Kadare rejected these accusations, suggesting critics focus on his work instead.

“I have never claimed to be a ‘dissident’ in the proper meaning of the term,” he told the Jerusalem Post. “Open opposition to Hoxha’s regime, like open opposition to Stalin during Stalin’s reign in Russia, was simply impossible. Dissidence was a position no one could occupy, even for a few days, without facing the firing squad. On the other hand, my books themselves constitute a very obvious form of resistance to the regime.”

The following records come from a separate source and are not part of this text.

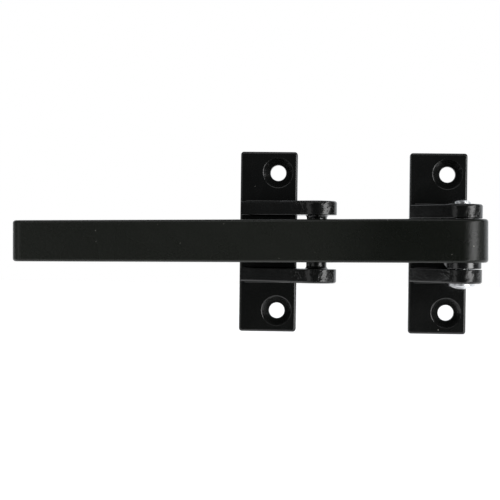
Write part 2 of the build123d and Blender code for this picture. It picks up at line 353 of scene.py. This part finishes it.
ROOM_COLOR = (0.94, 0.97, 1.0)
FRONT_GLOW = 0.045
SIDE_GLOW = 0.10
FRONT_END = -0.75
SIDE_START = -0.15
SURROUND_GLOW = 0.9
SURROUND_START = 0.20
SURROUND_FULL = 0.45

world = bpy.data.worlds.new("studio")
scene.world = world
world.use_nodes = True
tree = world.node_tree
tree.nodes.clear()
direction = add_node(tree, "ShaderNodeTexCoord")
axes = add_node(tree, "ShaderNodeSeparateXYZ", None, {0: direction.outputs["Generated"]})
room_glow = rising(tree, axes.outputs["Y"], FRONT_END, SIDE_START, FRONT_GLOW, SIDE_GLOW)
surround_glow = rising(tree, axes.outputs["Y"], SURROUND_START, SURROUND_FULL, 0.0, SURROUND_GLOW)
glow = calculate(tree, "ADD", room_glow, surround_glow)
room = add_node(tree, "ShaderNodeBackground", None, {"Color": (*ROOM_COLOR, 1), "Strength": glow})
backdrop = add_node(tree, "ShaderNodeBackground", None, {"Color": (1, 1, 1, 1)})
seen = add_node(tree, "ShaderNodeLightPath")
surround = add_node(
    tree,
    "ShaderNodeMixShader",
    None,
    {0: seen.outputs["Is Camera Ray"], 1: room.outputs[0], 2: backdrop.outputs[0]},
)
add_node(tree, "ShaderNodeOutputWorld", None, {"Surface": surround.outputs[0]})

BOX_TARGET = Vector((-0.065, 0.0, 0.0))


def soft_box(name, place, width, height, power):
    """Rectangular soft box hung at place and turned towards the object."""
    light = bpy.data.lights.new(name, "AREA")
    light.shape = "RECTANGLE"
    light.size = width
    light.size_y = height
    light.energy = power
    box = bpy.data.objects.new(name, light)
    box.matrix_world = (BOX_TARGET - Vector(place)).to_track_quat("-Z", "Z").to_matrix().to_4x4()
    box.location = place
    scene.collection.objects.link(box)


soft_box("right_box", place=(0.532, -0.473, 0.0), width=0.24, height=0.9, power=3.8)
soft_box("left_box", place=(-0.56, -0.53, 0.0), width=0.24, height=0.9, power=0.5)
soft_box("top_box", place=(-0.065, -0.45, 0.50), width=0.9, height=0.35, power=1.15)


# Camera: all but square on to the wall, from a little right of the middle.

CAMERA_DISTANCE = 0.500
CAMERA_AIM = Vector((-0.0656, 0.0, -0.0029))
CAMERA_SWING = radians(3.52)
CAMERA_TILT = radians(-0.11)
CAMERA_ROLL = radians(0.73)
CAMERA_LENS = 106.9
SENSOR_WIDTH = 36.0
CLIP_START = 0.01
CLIP_END = 20.0

camera_data = bpy.data.cameras.new("camera")
camera_data.lens = CAMERA_LENS
camera_data.sensor_width = SENSOR_WIDTH
camera_data.clip_start = CLIP_START
camera_data.clip_end = CLIP_END
camera = bpy.data.objects.new("camera", camera_data)
scene.collection.objects.link(camera)
facing = Matrix.Rotation(CAMERA_SWING, 4, "Z") @ Matrix.Rotation(radians(90) + CAMERA_TILT, 4, "X")
facing = facing @ Matrix.Rotation(CAMERA_ROLL, 4, "Z")
sight = (facing @ Vector((0, 0, -1))).normalized()
camera.matrix_world = Matrix.Translation(CAMERA_AIM - sight * CAMERA_DISTANCE) @ facing
scene.camera = camera
scene.view_settings.view_transform = "Standard"
scene.view_settings.look = "None"
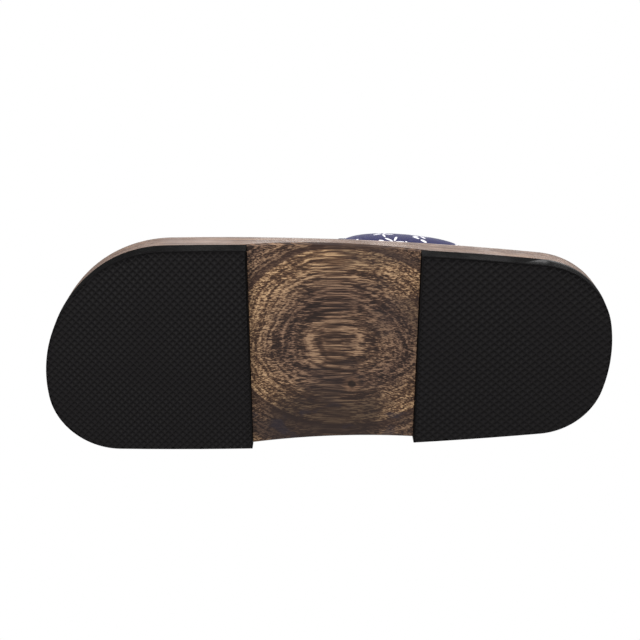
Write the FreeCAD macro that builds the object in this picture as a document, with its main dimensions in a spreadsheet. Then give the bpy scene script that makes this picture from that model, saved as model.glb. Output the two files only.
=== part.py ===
"""Right slipper for a spa: a carved wooden sole on two rubber tread pads, with a padded cloth band.

X runs from heel to toe, -Y is the outer (lateral) side of the foot, +Z is up.
The origin is the middle of the box on the ground.
"""
import FreeCAD, Part
import math
import os
import Sketcher
from FreeCAD import Vector

# Driving dimensions, in millimetres.
SIZES = {
    "length": 269.5,
    "width": 105.6,
    "heel_height": 22.0,
    "toe_height": 19.5,
    "lateral_side_radius": 1450.0,
    "medial_side_radius": 1800.0,
    "heel_end_radius": 72.0,
    "toe_end_radius": 78.0,
    "lateral_widest_station": -44.0,
    "medial_widest_station": -74.0,
    "heel_end_side_shift": 16.0,
    "toe_end_side_shift": 1.5,
    "toe_lateral_corner": 39.0,
    "toe_medial_corner": 32.0,
    "heel_medial_corner": 33.0,
    "heel_lateral_corner": 55.0,
    "heel_lateral_sanding": 5.0,
    "rim_radius": 4.5,
    "pad_thickness": 7.0,
    "pad_draft_angle": 5.0,
    "pad_ground_round": 0.5,
    "heel_pad_length": 98.0,
    "front_pad_length": 92.0,
    "arch_rise": 4.0,
    "arch_chamfer": 0.8,
    "footbed_length": 226.0,
    "footbed_width": 70.0,
    "footbed_depth": 2.4,
    "footbed_station": -8.0,
    "band_rear_station": 5.0,
    "band_length": 64.0,
    "band_inset": 4.6,
    "band_rear_rise": 51.0,
    "band_front_rise": 38.0,
    "cover_thickness": 1.0,
    "padding_thickness": 4.6,
    "padding_edge": 0.6,
    "lining_thickness": 1.0,
    "binding_width": 3.0,
    "slot_depth": 6.5,
    "slot_clearance": 0.3,
    "wedge_thickness": 2.4,
    "tack_diameter": 1.2,
    "tack_head_diameter": 1.8,
    "tack_head_thickness": 0.6,
    "tack_length": 8.0,
    "tack_pitch": 24.0,
}
TACKS_PER_SIDE = 3
CUT_MARGIN = 10.0
# Where along each half of the sole its corner arcs start, and their share of its breadth there.
CORNER_STATION = 0.75
CORNERS_SHARE = 0.9
# How much of the footbed's ellipsoid is cut into the sole, as a share of its half height.
FOOTBED_CAP = 0.3
WEDGE_SETBACK = 0.1
# How far the arch's cutting profile reaches below the wood, and how close two heights count as one.
ARCH_UNDERCUT = 1.0
SAME_HEIGHT = 1e-4

doc = FreeCAD.newDocument("slipper")
sheet = doc.addObject("Spreadsheet::Sheet", "Sizes")
for row, (alias, number) in enumerate(SIZES.items(), start=1):
    sheet.set(f"A{row}", alias)
    sheet.set(f"B{row}", str(number))
    sheet.setAlias(f"B{row}", alias)
doc.recompute()


class Size:
    """A length with the sheet expression that it comes from."""

    def __init__(self, value, text):
        self.value = float(value)
        self.text = text

    def __add__(self, other):
        other = as_size(other)
        return Size(self.value + other.value, f"({self.text} + {other.text})")

    def __sub__(self, other):
        other = as_size(other)
        return Size(self.value - other.value, f"({self.text} - {other.text})")

    def __mul__(self, other):
        other = as_size(other)
        return Size(self.value * other.value, f"({self.text} * {other.text})")

    def __truediv__(self, other):
        other = as_size(other)
        return Size(self.value / other.value, f"({self.text} / {other.text})")

    def __neg__(self):
        return Size(-self.value, f"(0 - {self.text})")


def as_size(number):
    return number if isinstance(number, Size) else Size(number, repr(number))


def named(alias):
    return Size(sheet.get(alias), f"Sizes.{alias}")


def root(size):
    return Size(math.sqrt(size.value), f"sqrt({size.text})")


def least(first, second):
    return Size(min(first.value, second.value), f"min({first.text}; {second.text})")


def bind(thing, prop, size):
    thing.setExpression(prop, size.text)


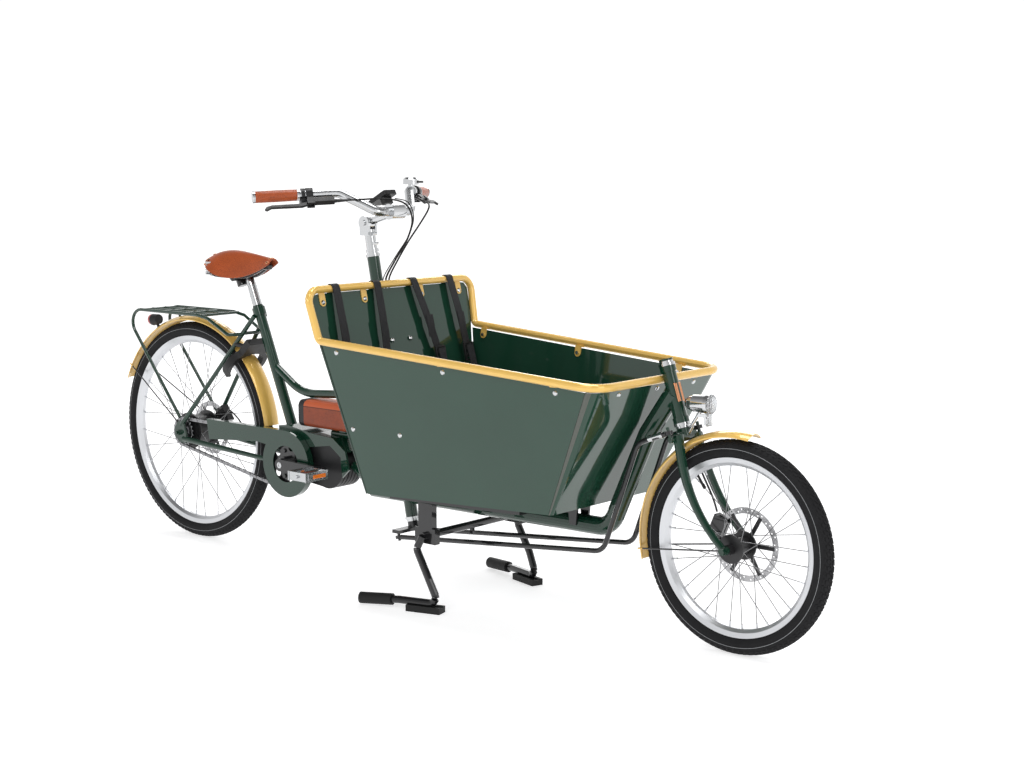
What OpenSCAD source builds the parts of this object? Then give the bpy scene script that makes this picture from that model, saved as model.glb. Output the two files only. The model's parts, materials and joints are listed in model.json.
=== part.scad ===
// Long-wheelbase cargo bicycle: rear-steering-column layout with two tie rods to the front
// fork, a panelled cargo box hung from a tube rim, a mid motor and a two-legged stand.
// +X points forward, +Y to the rider's left, +Z up. The origin lies on the floor under the
// middle of the whole bicycle. Millimetres.

/* [Wheels] */
// Distance between the two wheel axles
wheelbase = 1934; // [1850:1:2050]
// Rear wheel radius over the tyre
rear_wheel_r = 326.5; // [316:0.5:336]
// Front wheel radius over the tyre
front_wheel_r = 252.5; // [244:0.5:258]
// Width of both tyres
tyre_w = 47; // [40:0.5:50]
// Radial depth of tyre that stands above the rim
tyre_h = 41.5; // [38:0.5:44]
// Radial depth of the rims
rim_h = 20; // [16:1:24]
// Number of spokes in each wheel
spoke_count = 32; // [16:16:32]
// Spoke diameter
spoke_d = 2; // [1.8:0.1:2.6]
// Gap between tyre and fender
fender_gap = 12; // [10:1:18]
// Half of the fender width
fender_half_w = 27; // [24:1:30]
// Fender sheet thickness
fender_t = 2; // [1.5:0.5:3]

/* [Frame] */
// Bottom bracket distance ahead of the rear axle
bb_x = 460; // [440:1:480]
// Bottom bracket height above the floor
bb_z = 283; // [275:1:290]
// Seat tube angle from the floor
seat_angle = 67.5; // [66:0.5:70]
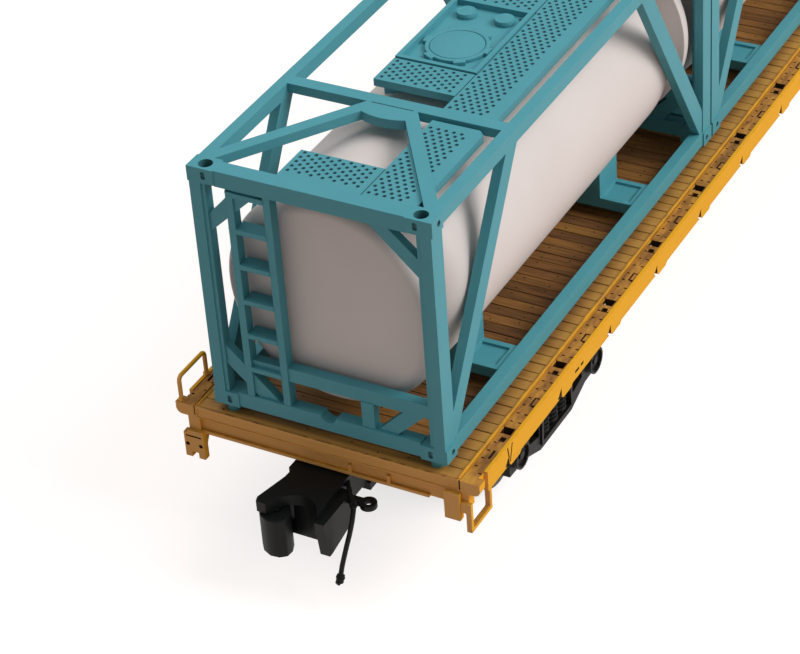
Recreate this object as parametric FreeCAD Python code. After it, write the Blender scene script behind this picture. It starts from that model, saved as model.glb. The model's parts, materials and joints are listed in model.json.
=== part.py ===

As Kadare continued to publish his nuanced fiction, the controversy began to fade. When his novel about an Albanian fortress resisting the Ottoman Turkish army in the 15th century appeared in English in 2008, the LA Times remarked that he was “among the most problematic of major writers in contemporary western letters. But that shouldn’t prevent readers from savouring The Siege for what it is, a significant work by an important, fascinating author.” A year later, Kadare insisted that he was “not a political writer, and, moreover, that as far as true literature is concerned, there actually are no political writers. I think that my writing is no more political than ancient Greek theatre. I would have become the writer I am in any political regime.”

Returning to Tirana to commemorate the opening of a museum at the site of his former apartment in 2019, Kadare told France 24 that his work “obeyed only the laws of literature, it obeyed no other law.”

“The people who lived through this period were unhappy,” he said, “but art is above all that. Art is neither unhappy nor happy under a regime.”

The Giant of Albanian literature, Ismail kedara, sleep on!